Directive - The listing beneath should be written out in full, exactly as shown.
* start Source data *
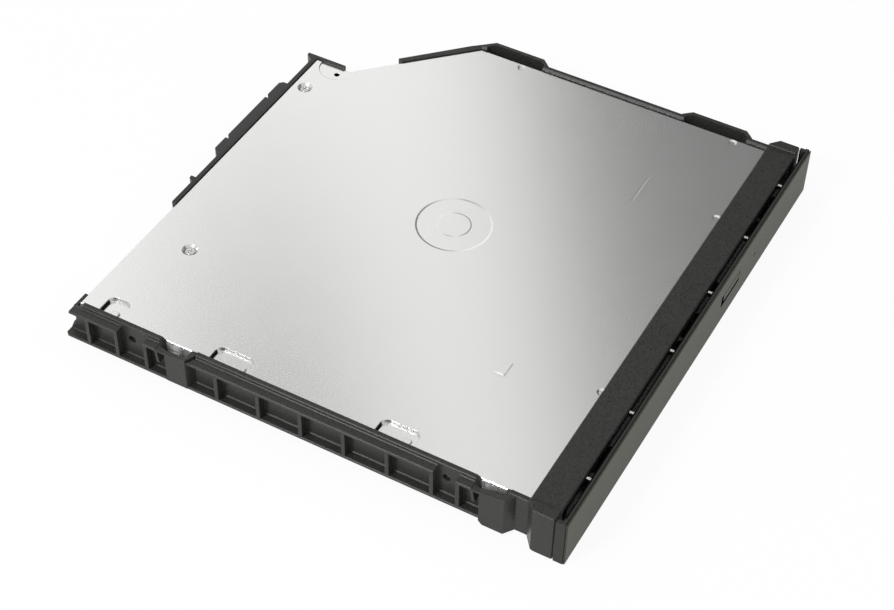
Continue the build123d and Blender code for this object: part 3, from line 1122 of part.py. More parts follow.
def lens_holder():
    """Moving holder that floats in the sled's well."""
    holder = rounded_plate(-3.8, 3.8, -3.3, 3.3, SHAFT_Z, SHAFT_Z + 1.8, 0.7)
    return SLED * (holder - round_bar(0, 0, 2.1, SHAFT_Z, SHAFT_Z + 1.8))


def objective_lens():
    """Lens with its domed top."""
    rim = SHAFT_Z + 1.7
    lens = round_bar(0, 0, 2.08, rim - 0.5, rim)
    dome = Pos(0, 0, rim - 2.2) * Sphere(3.0)
    dome &= round_bar(0, 0, 2.0, rim, rim + 0.8)
    return SLED * (lens + dome)


NODES = (
    top_cover, bottom_case, caddy_frame, rear_bracket, dock_housing, dock_contacts,
    cover_screws, bracket_screws,
    left_guide, right_guide, left_slide_rail, right_slide_rail,
    tray, cover_plate, plate_screws, tray_bezel, eject_button, light_pipe,
    main_board, board_chips, drive_connector, flex_connector, flex_cable, tray_socket,
    button_board, eject_switch, busy_light,
    latch_post, latch_lever, lever_pin, release_solenoid,
    traverse_chassis, dampers, damper_screws,
    spindle_base, spindle_stator, turntable, friction_ring, centring_hub,
    main_shaft, sub_shaft, lead_screw, sled_motor,
    pickup_body, pickup_cover, drive_nut, lens_magnets, lens_holder, objective_lens,
)

for make in NODES:
    made = make()
    pieces = made if isinstance(made, list) else [made]
    placed = [TO_ORIGIN * piece for piece in pieces]
    shape = placed[0] if len(placed) == 1 else Compound(children=placed)
    export_step(shape, f"parts/{make.__name__}.step")
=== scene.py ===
import math

import bmesh
import bpy
from mathutils import Matrix, Vector


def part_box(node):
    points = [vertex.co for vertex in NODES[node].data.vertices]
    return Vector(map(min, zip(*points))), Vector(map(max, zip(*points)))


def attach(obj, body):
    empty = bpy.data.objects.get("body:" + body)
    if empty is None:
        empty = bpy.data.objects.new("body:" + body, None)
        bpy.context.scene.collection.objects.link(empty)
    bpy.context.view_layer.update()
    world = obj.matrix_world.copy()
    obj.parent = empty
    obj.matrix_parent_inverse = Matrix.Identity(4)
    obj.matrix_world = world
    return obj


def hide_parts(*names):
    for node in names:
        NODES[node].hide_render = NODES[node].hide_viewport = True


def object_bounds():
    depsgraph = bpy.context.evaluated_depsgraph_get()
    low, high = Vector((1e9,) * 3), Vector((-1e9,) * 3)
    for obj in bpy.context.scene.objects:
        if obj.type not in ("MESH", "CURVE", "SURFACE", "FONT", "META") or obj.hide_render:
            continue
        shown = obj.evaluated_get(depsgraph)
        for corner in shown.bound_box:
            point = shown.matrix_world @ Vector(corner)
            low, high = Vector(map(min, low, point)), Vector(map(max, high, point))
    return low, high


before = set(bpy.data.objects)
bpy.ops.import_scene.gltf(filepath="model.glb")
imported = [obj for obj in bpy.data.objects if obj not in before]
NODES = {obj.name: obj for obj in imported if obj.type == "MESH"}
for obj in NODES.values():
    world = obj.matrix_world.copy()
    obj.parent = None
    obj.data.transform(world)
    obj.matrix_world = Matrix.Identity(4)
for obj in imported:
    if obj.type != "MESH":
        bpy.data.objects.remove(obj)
cad_low, cad_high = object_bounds()

MM = 0.001

# Places that finishes and pieces are measured from
BEZEL_LOW, BEZEL_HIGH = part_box("tray_bezel")
BEZEL_HALF = (BEZEL_HIGH.x - BEZEL_LOW.x) / 2
FACE_PLATE_BACK = BEZEL_LOW.y + 0.4 * MM
LIP_BACK = BEZEL_LOW.y + 1.0 * MM
PANEL_BACK = BEZEL_LOW.y + 1.45 * MM
BEZEL_END = 1.6 * MM
PIN_PITCH = 21.25 * MM
PIN_REACH = 0.7 * MM
PIN_DROP = 1.6 * MM
BUTTON_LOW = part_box("eject_button")[0]
# Reach of the button's painted shade, up from its lower edge and in from its left end
SLOT_SHADE_TOP = BUTTON_LOW.z + 1.45 * MM
SLOT_SHADE_END = BUTTON_LOW.x + 1.7 * MM
ROTOR_LOW, ROTOR_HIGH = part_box("turntable")
SPINDLE = (ROTOR_LOW + ROTOR_HIGH) / 2
LID_LOW, LID_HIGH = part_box("top_cover")
BOARD_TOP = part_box("main_board")[1].z


# Wires and nodes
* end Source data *
Answer to the task -
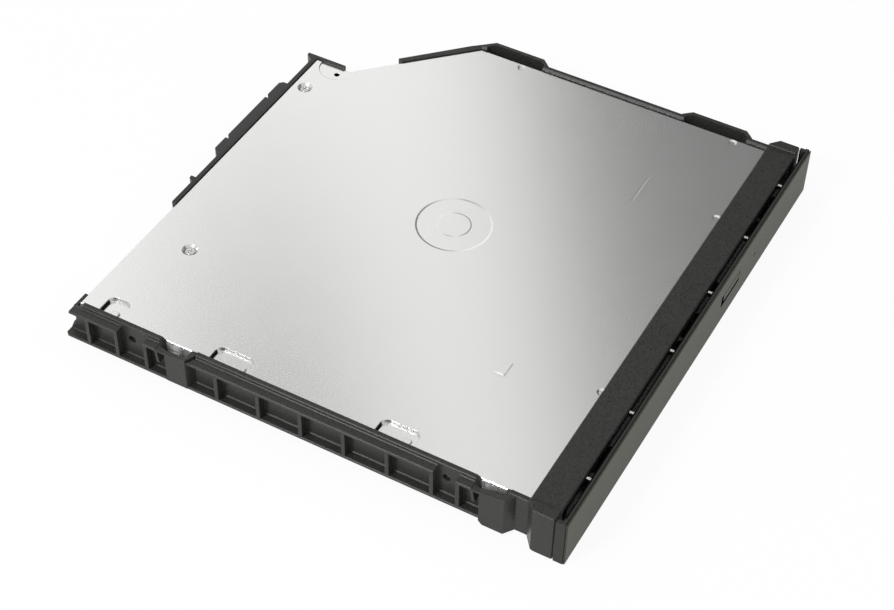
Continue the build123d and Blender code for this object: part 3, from line 1122 of part.py. More parts follow.
def lens_holder():
    """Moving holder that floats in the sled's well."""
    holder = rounded_plate(-3.8, 3.8, -3.3, 3.3, SHAFT_Z, SHAFT_Z + 1.8, 0.7)
    return SLED * (holder - round_bar(0, 0, 2.1, SHAFT_Z, SHAFT_Z + 1.8))


def objective_lens():
    """Lens with its domed top."""
    rim = SHAFT_Z + 1.7
    lens = round_bar(0, 0, 2.08, rim - 0.5, rim)
    dome = Pos(0, 0, rim - 2.2) * Sphere(3.0)
    dome &= round_bar(0, 0, 2.0, rim, rim + 0.8)
    return SLED * (lens + dome)


NODES = (
    top_cover, bottom_case, caddy_frame, rear_bracket, dock_housing, dock_contacts,
    cover_screws, bracket_screws,
    left_guide, right_guide, left_slide_rail, right_slide_rail,
    tray, cover_plate, plate_screws, tray_bezel, eject_button, light_pipe,
    main_board, board_chips, drive_connector, flex_connector, flex_cable, tray_socket,
    button_board, eject_switch, busy_light,
    latch_post, latch_lever, lever_pin, release_solenoid,
    traverse_chassis, dampers, damper_screws,
    spindle_base, spindle_stator, turntable, friction_ring, centring_hub,
    main_shaft, sub_shaft, lead_screw, sled_motor,
    pickup_body, pickup_cover, drive_nut, lens_magnets, lens_holder, objective_lens,
)

for make in NODES:
    made = make()
    pieces = made if isinstance(made, list) else [made]
    placed = [TO_ORIGIN * piece for piece in pieces]
    shape = placed[0] if len(placed) == 1 else Compound(children=placed)
    export_step(shape, f"parts/{make.__name__}.step")
=== scene.py ===
import math

import bmesh
import bpy
from mathutils import Matrix, Vector


def part_box(node):
    points = [vertex.co for vertex in NODES[node].data.vertices]
    return Vector(map(min, zip(*points))), Vector(map(max, zip(*points)))


def attach(obj, body):
    empty = bpy.data.objects.get("body:" + body)
    if empty is None:
        empty = bpy.data.objects.new("body:" + body, None)
        bpy.context.scene.collection.objects.link(empty)
    bpy.context.view_layer.update()
    world = obj.matrix_world.copy()
    obj.parent = empty
    obj.matrix_parent_inverse = Matrix.Identity(4)
    obj.matrix_world = world
    return obj


def hide_parts(*names):
    for node in names:
        NODES[node].hide_render = NODES[node].hide_viewport = True


def object_bounds():
    depsgraph = bpy.context.evaluated_depsgraph_get()
    low, high = Vector((1e9,) * 3), Vector((-1e9,) * 3)
    for obj in bpy.context.scene.objects:
        if obj.type not in ("MESH", "CURVE", "SURFACE", "FONT", "META") or obj.hide_render:
            continue
        shown = obj.evaluated_get(depsgraph)
        for corner in shown.bound_box:
            point = shown.matrix_world @ Vector(corner)
            low, high = Vector(map(min, low, point)), Vector(map(max, high, point))
    return low, high


before = set(bpy.data.objects)
bpy.ops.import_scene.gltf(filepath="model.glb")
imported = [obj for obj in bpy.data.objects if obj not in before]
NODES = {obj.name: obj for obj in imported if obj.type == "MESH"}
for obj in NODES.values():
    world = obj.matrix_world.copy()
    obj.parent = None
    obj.data.transform(world)
    obj.matrix_world = Matrix.Identity(4)
for obj in imported:
    if obj.type != "MESH":
        bpy.data.objects.remove(obj)
cad_low, cad_high = object_bounds()

MM = 0.001

# Places that finishes and pieces are measured from
BEZEL_LOW, BEZEL_HIGH = part_box("tray_bezel")
BEZEL_HALF = (BEZEL_HIGH.x - BEZEL_LOW.x) / 2
FACE_PLATE_BACK = BEZEL_LOW.y + 0.4 * MM
LIP_BACK = BEZEL_LOW.y + 1.0 * MM
PANEL_BACK = BEZEL_LOW.y + 1.45 * MM
BEZEL_END = 1.6 * MM
PIN_PITCH = 21.25 * MM
PIN_REACH = 0.7 * MM
PIN_DROP = 1.6 * MM
BUTTON_LOW = part_box("eject_button")[0]
# Reach of the button's painted shade, up from its lower edge and in from its left end
SLOT_SHADE_TOP = BUTTON_LOW.z + 1.45 * MM
SLOT_SHADE_END = BUTTON_LOW.x + 1.7 * MM
ROTOR_LOW, ROTOR_HIGH = part_box("turntable")
SPINDLE = (ROTOR_LOW + ROTOR_HIGH) / 2
LID_LOW, LID_HIGH = part_box("top_cover")
BOARD_TOP = part_box("main_board")[1].z


# Wires and nodes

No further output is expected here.